Single by Stevie Wonder

from the album Conversation Peace
- B-side: "For Your Love" (instrumental)
- Released: February 13, 1995
- Length: 5:18 (CD); 4:04 (7-inch);
- Label: Motown
- Songwriter: Stevie Wonder
- Producer: Stevie Wonder

Stevie Wonder singles chronology
| "We Didn't Know" (1991) | "For Your Love" (1995) | "Tomorrow Robins Will Sing" (1995) |

= For Your Love (Stevie Wonder song) =

1995 single by Stevie Wonder

"For Your Love" is a song written, produced and performed by American musician Stevie Wonder, released in February 1995 by Motown as the first single from his 22nd album, Conversation Peace (1995). It peaked at number 23 on the UK Singles Chart and number 53 on the US Billboard Hot 100. The song won two Grammy awards for Best R&B Male Vocal Performance and Best R&B Song at the 38th Grammy Awards.

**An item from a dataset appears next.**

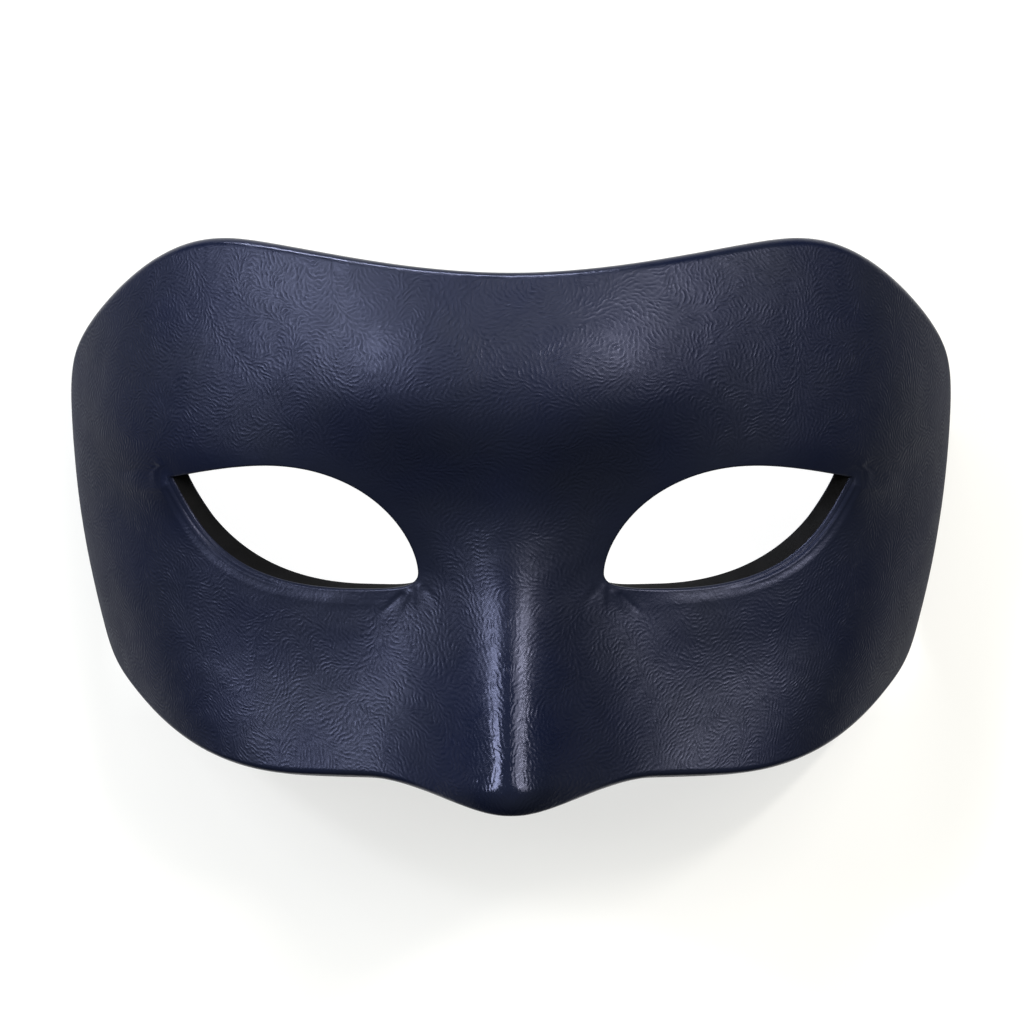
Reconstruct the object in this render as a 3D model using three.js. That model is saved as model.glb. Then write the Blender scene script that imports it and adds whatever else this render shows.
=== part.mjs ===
// A plain half mask of thick moulded leather: brow, eyes, cheeks and nose in one curved shell.
// It lies on its back. X runs across the face, Y towards the forehead and Z out of the face.
// The cut edges at the two temples lie flat on Z = 0. Millimetres.
import * as THREE from 'three';
import { mergeVertices } from 'three/addons/utils/BufferGeometryUtils.js';

// Leather
const THICKNESS = 3.2;
const FRONT_EDGE_ROUND = 1.0;
const BACK_EDGE_ROUND = 0.6;

// The head-shaped curve that the leather was moulded to
const TEMPLE_HALF_WIDTH = 90.2;
const WIDEST_HEIGHT = 25;
const SIDE_TAPER = 0.0026;
const ARCH_DEPTH = 60;
const ARCH_LEVEL = 4;
const FOREHEAD_SLOPE = 0.23;
const FOREHEAD_EASE = 18;
const CHEEK_RETREAT = 0.0015;

// Swellings that stand out of that curve, or sink into it where the rise is negative. Each is a pair
// of bell curves, one on each side of the middle line, and a tilt lifts the outer end of each.
const BROW = { rise: 7.0, x: 16.5, y: 23.9, tilt: 0.195, above: 16.2, below: 10.6, across: 16.5 };
const EYE_SOCKET = { rise: -3.8, x: 48, y: -3.5, tilt: 0.29, above: 6, below: 9, across: 23.7 };
const UNDER_EYE = { rise: -4.7, x: 33.5, y: -22, tilt: 0.37, above: 14.2, below: 14.2, across: 30.3 };
const LOW_CHEEK = { rise: -4.4, x: 30.5, y: -44.3, tilt: 0.97, above: 17.2, below: 17.2, across: 23.7 };
const NOSE_BRIDGE = { rise: -6.0, x: 0, y: -3.5, tilt: 0, above: 18.4, below: 18.4, across: 27.5 };
const SWELLINGS = [BROW, EYE_SOCKET, UNDER_EYE, LOW_CHEEK, NOSE_BRIDGE];
const MIDDLE_EASE = 6;
const CHEEK_FLARE = { start: -24, curve: 0.0053, across: 73 };
const NOSE = { top: 17.1, ease: 7.4, slope: 0.343, flattening: 0.0046, width: 9.2, widening: 0.032 };
const NOSE_TIP = { start: -50, curve: 0.11, across: 15 };
const RELIEF_FADE = 0.5;

// The flat pattern: how far round from the middle line, and how high
const PATTERN_HALF_WIDTH = 122.5;
const TOP_MIDDLE = 48.3;
const LOBE = [54.5, 54.6];
const TEMPLE_SLANT = [102.5, 35.1];
const TEMPLE_TOP = 13;
const TEMPLE_MIDDLE = 0.5;
const TEMPLE_BOTTOM = -12;
const JAW_SLANT = [100.8, -36.3];
const CHEEK_LOW = [47, -50.8];
const NOSE_SIDE = [30.5, -50.8];
const NOSE_END = -56.7;
const EYE_TOP = [43.2, 9.8];
const EYE_INNER = [16.6, -11];
const EYE_INNER_LEVEL = -12;

// The lower lid is cut on a slant, so its wall shows from the front
const FRONT_LID = { outer: [66.4, 6.8], corner: [61.6, -1.2], slope: 55.8, bottom: [29, -14.5] };
const BACK_LID = { outer: [64.2, 6.9], corner: [61.8, 0.9], slope: 50.3, bottom: [27, -13.8] };

// Facets
const TOP_STEPS = 26;
const BOTTOM_STEPS = 28;
const NOSE_STEPS = 8;
const FOREHEAD_STEPS = 10;
const RINGS = 12;
const RING_CLOSENESS = { eye: 0.6, edge: 0.5 };
const NOSE_CLOSENESS = { tip: 0.45, eye: 1.2 };
const SLOPE_STEP = 0.05;

const bell = (distance, width) => Math.exp(-0.5 * (distance / width) ** 2);

// Runs from 0 to 1 as share does, at the given speeds at its start and end
function paced(share, first, last) {
  const squared = 3 - 2 * first - last;
  const cubed = first + last - 2;
  return first * share + squared * share ** 2 + cubed * share ** 3;
}

function halfWidth(y) {
  return TEMPLE_HALF_WIDTH - SIDE_TAPER * (y - WIDEST_HEIGHT) ** 2;
}

function archDepth(y) {
  const above = Math.max(y - ARCH_LEVEL, 0);
  const below = Math.max(ARCH_LEVEL - y, 0);
  const forehead = FOREHEAD_SLOPE * above ** 2 / (above + FOREHEAD_EASE);
  return ARCH_DEPTH - forehead - CHEEK_RETREAT * below ** 2;
}

function swelling({ rise, x, y, tilt, above, below, across }, side, height) {
  const outwards = Math.hypot(side, MIDDLE_EASE) - MIDDLE_EASE;
  const offset = height - y - tilt * (outwards - x);
  const pair = bell(side - x, across) + bell(side + x, across);
  return rise * bell(offset, offset > 0 ? above : below) * pair;
}

function relief(side, y) {
  const swellings = SWELLINGS.reduce((sum, one) => sum + swelling(one, side, y), 0);
  const flareDepth = Math.max(CHEEK_FLARE.start - y, 0);
  const flare = CHEEK_FLARE.curve * flareDepth ** 2 * bell(side, CHEEK_FLARE.across);
  const down = NOSE.top - y;
  const drop = (Math.hypot(down, NOSE.ease) + down) / 2;
  const noseWidth = NOSE.width + NOSE.widening * drop;
  const nose = NOSE.slope * drop * (1 - NOSE.flattening * drop) * bell(side, noseWidth);
  const tipDepth = Math.max(NOSE_TIP.start - y, 0);
  const tip = NOSE_TIP.curve * tipDepth ** 2 * bell(side, NOSE_TIP.across);
  return swellings + flare + nose - tip;
}

// The front of the leather, from a place on the flat pattern
function frontPoint(round, y) {
  const turn = Math.PI / 2 * round / PATTERN_HALF_WIDTH;
  const x = halfWidth(y) * Math.sin(turn);
  const fade = THREE.MathUtils.smoothstep(Math.cos(turn), 0, RELIEF_FADE);
  const z = archDepth(y) * Math.cos(turn) + relief(x, y) * fade;
  return new THREE.Vector3(x, y, z);
}

function change(round, y, alongRound, alongY) {
  const ahead = frontPoint(round + alongRound * SLOPE_STEP, y + alongY * SLOPE_STEP);
  const behind = frontPoint(round - alongRound * SLOPE_STEP, y - alongY * SLOPE_STEP);
  return ahead.sub(behind).divideScalar(2 * SLOPE_STEP);
}

// A point under the front of the leather. At the temple edge the way in is level.
function leatherPoint(place, depth) {
  const normal = change(place.x, place.y, 1, 0).cross(change(place.x, place.y, 0, 1)).normalize();
  const point = frontPoint(place.x, place.y).addScaledVector(normal, -depth);
  if (place.x === PATTERN_HALF_WIDTH) point.z = 0;
  return point;
}

// The cut outline of one half, from the top of the middle line round to the tip of the nose
function outlinePlaces() {
  const top = new THREE.Path();
  top.moveTo(0, TOP_MIDDLE);
  top.bezierCurveTo(19.8, TOP_MIDDLE, 43.2, LOBE[1], ...LOBE);
  top.bezierCurveTo(70, LOBE[1], 80, 46.6, ...TEMPLE_SLANT);
  top.bezierCurveTo(105.2, 33.7, PATTERN_HALF_WIDTH, 25, PATTERN_HALF_WIDTH, TEMPLE_TOP);
  top.lineTo(PATTERN_HALF_WIDTH, TEMPLE_MIDDLE);
  const bottom = new THREE.Path();
  bottom.moveTo(PATTERN_HALF_WIDTH, TEMPLE_MIDDLE);
  bottom.lineTo(PATTERN_HALF_WIDTH, TEMPLE_BOTTOM);
  bottom.bezierCurveTo(PATTERN_HALF_WIDTH, -28, 111.4, -31.8, ...JAW_SLANT);
  bottom.bezierCurveTo(86.8, -42.2, 73.8, CHEEK_LOW[1], ...CHEEK_LOW);
  bottom.lineTo(...NOSE_SIDE);
  bottom.bezierCurveTo(20.4, NOSE_SIDE[1], 9.5, NOSE_END, 0, NOSE_END);
  return [...top.getSpacedPoints(TOP_STEPS), ...bottom.getSpacedPoints(BOTTOM_STEPS).slice(1)];
}

// The eye opening, from its inner corner over the upper lid to the outer corner and back below
function eyePlaces({ outer, corner, slope, bottom }) {
  const upper = new THREE.Path();
  upper.moveTo(...EYE_INNER);
  upper.bezierCurveTo(EYE_INNER[0], -5.1, 23, EYE_TOP[1], ...EYE_TOP);
  upper.bezierCurveTo(50, EYE_TOP[1], 58, 8.2, ...outer);
  const lower = new THREE.Path();
  lower.moveTo(...outer);
  lower.bezierCurveTo(...corner, slope, bottom[1], ...bottom);
  lower.bezierCurveTo(20.5, bottom[1], EYE_INNER[0], -13.9, ...EYE_INNER);
  const over = upper.getSpacedPoints(FOREHEAD_STEPS + TOP_STEPS);
  const under = lower.getSpacedPoints(BOTTOM_STEPS + NOSE_STEPS).slice(1, -1);
  return [...over, ...under];
}

// Moves places off a cut edge into the leather by a real distance. Into the leather is to the
// right of the way along the outline, and to the left of the way round the eye.
function movedIn(places, neighbours, distance, side) {
  return places.map((place, i) => {
    const [before, after] = neighbours(i);
    const along = after.clone().sub(before).normalize();
    const way = new THREE.Vector2(along.y, -along.x).multiplyScalar(side);
    const stretch = change(place.x, place.y, way.x, way.y).length();
    return place.clone().addScaledVector(way, distance / stretch);
  });
}

function outlineMovedIn(places, distance) {
  const mirrored = (place) => new THREE.Vector2(-place.x, place.y);
  const last = places.length - 1;
  const neighbours = (i) => [places[i - 1] ?? mirrored(places[1]), places[i + 1] ?? mirrored(places[last - 1])];
  return movedIn(places, neighbours, distance, 1);
}

function eyeMovedOut(places, distance) {
  const count = places.length;
  const neighbours = (i) => [places[(i + count - 1) % count], places[(i + 1) % count]];
  return movedIn(places, neighbours, distance, -1);
}

// The outline and then the middle line back up, which closes the loop of one half
function halfLoop(outline) {
  const top = outline[0].y;
  const bottom = outline[outline.length - 1].y;
  const nose = Array.from({ length: NOSE_STEPS }, (_, i) => {
    const share = paced((i + 1) / NOSE_STEPS, NOSE_CLOSENESS.tip, NOSE_CLOSENESS.eye);
    return THREE.MathUtils.lerp(bottom, EYE_INNER_LEVEL, share);
  });
  const forehead = Array.from({ length: FOREHEAD_STEPS - 1 }, (_, i) =>
    THREE.MathUtils.lerp(EYE_INNER_LEVEL, top, (i + 1) / FOREHEAD_STEPS));
  return [...outline, ...[...nose, ...forehead].map((y) => new THREE.Vector2(0, y))];
}

// Starts the eye's loop level with the top of the outline's loop
function alignedEye(places) {
  return places.map((_, i) => places[(i + FOREHEAD_STEPS) % places.length]);
}

// Rings of one face of the leather, from the eye out to the edge, close together at both
function faceRings(eye, edge, depth) {
  return Array.from({ length: RINGS + 1 }, (_, ring) => {
    const outwards = paced(ring / RINGS, RING_CLOSENESS.eye, RING_CLOSENESS.edge);
    return eye.map((place, i) => leatherPoint(place.clone().lerp(edge[i], outwards), depth));
  });
}

// One half as a closed series of rings: front face, outer edge, back face and edge of the eye
function halfRings() {
  const outline = outlinePlaces();
  const frontEye = alignedEye(eyePlaces(FRONT_LID));
  const backEye = alignedEye(eyePlaces(BACK_LID));
  const front = faceRings(eyeMovedOut(frontEye, FRONT_EDGE_ROUND),
    halfLoop(outlineMovedIn(outline, FRONT_EDGE_ROUND)), 0);
  const back = faceRings(eyeMovedOut(backEye, BACK_EDGE_ROUND),
    halfLoop(outlineMovedIn(outline, BACK_EDGE_ROUND)), THICKNESS);
  const edgeDepths = [FRONT_EDGE_ROUND, THICKNESS - BACK_EDGE_ROUND];
  const edge = halfLoop(outline);
  const outerEdge = edgeDepths.map((depth) => edge.map((place) => leatherPoint(place, depth)));
  const eyeEdge = [frontEye, backEye].map((eye, k) => eye.map((place) => leatherPoint(place, edgeDepths[k])));
  return [...front, ...outerEdge, ...back.reverse(), ...eyeEdge.reverse()];
}

// Two triangles between neighbouring rings, split the shorter way so they keep close to the curve
function splitQuad(a, b, c, d) {
  const shorter = a.distanceTo(c) < b.distanceTo(d);
  return shorter ? [[a, b, c], [a, c, d]] : [[a, b, d], [b, c, d]];
}

// Both halves as one closed mesh. On the middle line they join, so no edge is cut there.
function maskGeometry() {
  const rings = halfRings();
  const around = rings[0].length;
  const outlineSteps = TOP_STEPS + BOTTOM_STEPS;
  const corners = [];
  rings.forEach((ring, r) => {
    const next = rings[(r + 1) % rings.length];
    const cutEdge = r >= RINGS && r < RINGS + 3;
    for (let i = 0; i < (cutEdge ? outlineSteps : around); i++) {
      const j = (i + 1) % around;
      corners.push(...splitQuad(ring[i], ring[j], next[j], next[i]));
    }
  });
  const right = corners.flat();
  const left = corners.flatMap(([a, b, c]) => [a, c, b]).map((p) => new THREE.Vector3(-p.x, p.y, p.z));
  return mergeVertices(new THREE.BufferGeometry().setFromPoints([...right, ...left]));
}

function leatherMask() {
  const geometry = maskGeometry();
  geometry.computeVertexNormals();
  const navyLeather = new THREE.MeshStandardMaterial({ color: '#20264a', roughness: 0.45, metalness: 0 });
  const mesh = new THREE.Mesh(geometry, navyLeather);
  mesh.name = 'leather_shell';
  return mesh;
}

const mask = new THREE.Group();
mask.add(leatherMask());

export default mask;
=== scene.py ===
import math

import bpy
import numpy as np
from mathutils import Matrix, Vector, noise


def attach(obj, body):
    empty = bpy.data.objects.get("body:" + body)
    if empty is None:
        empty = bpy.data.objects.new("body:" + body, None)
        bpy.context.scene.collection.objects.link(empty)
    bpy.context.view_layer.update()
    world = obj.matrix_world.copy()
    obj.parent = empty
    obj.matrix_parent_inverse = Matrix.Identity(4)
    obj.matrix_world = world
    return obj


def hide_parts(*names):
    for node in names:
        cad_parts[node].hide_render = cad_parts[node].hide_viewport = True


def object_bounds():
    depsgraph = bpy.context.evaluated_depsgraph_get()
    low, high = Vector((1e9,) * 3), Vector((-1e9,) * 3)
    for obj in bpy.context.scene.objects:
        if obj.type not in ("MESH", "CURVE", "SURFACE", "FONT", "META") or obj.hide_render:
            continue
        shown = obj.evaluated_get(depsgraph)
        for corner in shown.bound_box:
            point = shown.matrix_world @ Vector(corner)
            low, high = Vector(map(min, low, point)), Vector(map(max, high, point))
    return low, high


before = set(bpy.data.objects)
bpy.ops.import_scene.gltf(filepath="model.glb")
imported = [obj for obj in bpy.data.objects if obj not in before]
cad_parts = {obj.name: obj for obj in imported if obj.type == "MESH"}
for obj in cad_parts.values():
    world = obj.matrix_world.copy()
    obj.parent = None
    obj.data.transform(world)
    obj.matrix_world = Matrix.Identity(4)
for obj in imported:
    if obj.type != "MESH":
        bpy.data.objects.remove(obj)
CAD_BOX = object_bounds()

# A plain half mask of thick moulded leather, lying on a pale floor and seen from above its face.
# Lengths are in millimetres until the mesh is made, and MM turns them into the frame's metres.
# X runs across the face, Y towards the forehead and Z out of the face.
MM = 0.001

# Leather, and how round its cut edges are. The rim is rounder along the top, and changes over the run
# of heights.
THICKNESS = 3.2
BACK_EDGE_ROUND = 0.6
LID_EDGE_ROUND = 0.5
RIM_EDGE_ROUND = dict(top=2.2, below=1.4, run=(8, 30))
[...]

Its music video was directed by Antoine Fuqua.

==Critical reception==
Dave Sholin from the Gavin Report said, "The master is still at it. One of his best efforts in a long time should do well at Top 40, urban and A/C." The magazine's Fell and Rufer wrote, "This sounds like the beginning of a Wonder-full year as this is just the tip of a musical iceberg called Conversation Peace". Music & Media commented, "All those shameless imitations by more or less talented acid jazz cats only preluded the comeback of the grandmaster himself, now materialised by the kind of soul ballad patented by Wonder." Dele Fadele from NME viewed it as "a standard love song raised slightly above blandness by its intensity, and no relation to the Yardbirds tune." In a separate review, he said it "dripped with a kind of treacly blandness only an expensive air-conditioned studio could provide."

==Music video==
The song's accompanying music video was directed by American film director Antoine Fuqua and produced by Propaganda Films in Los Angeles.

==Charts==

===Weekly charts===

| Chart (1995) | Peak position |
|---|---|
| Canada Top Singles (RPM) | 12 |
| Canada Adult Contemporary (RPM) | 5 |
| Europe (European Hit Radio) | 7 |
| France (SNEP) | 22 |
| Germany (GfK) | 63 |
| Iceland (Íslenski Listinn Topp 40) | 22 |
| Italy Airplay (Music & Media) | 1 |
| Netherlands (Dutch Top 40 Tipparade) | 9 |
| Netherlands (Single Top 100) | 43 |
| New Zealand (Recorded Music NZ) | 10 |
| Scotland Singles (OCC) | 30 |
| UK Singles (OCC) | 23 |
| UK Hip Hop/R&B (OCC) | 3 |
| US Billboard Hot 100 | 53 |
| US Adult Contemporary (Billboard) | 30 |
| US Hot R&B/Hip-Hop Songs (Billboard) | 11 |

===Year-end charts===

| Chart (1995) | Position |
|---|---|
| Europe (European Hit Radio) | 35 |
| US Hot R&B Singles (Billboard) | 43 |

==Certifications==

| Region | Certification | Certified units/sales |
| New Zealand (RMNZ) | Gold | 15,000^{‡} |
^{‡} Sales+streaming figures based on certification alone.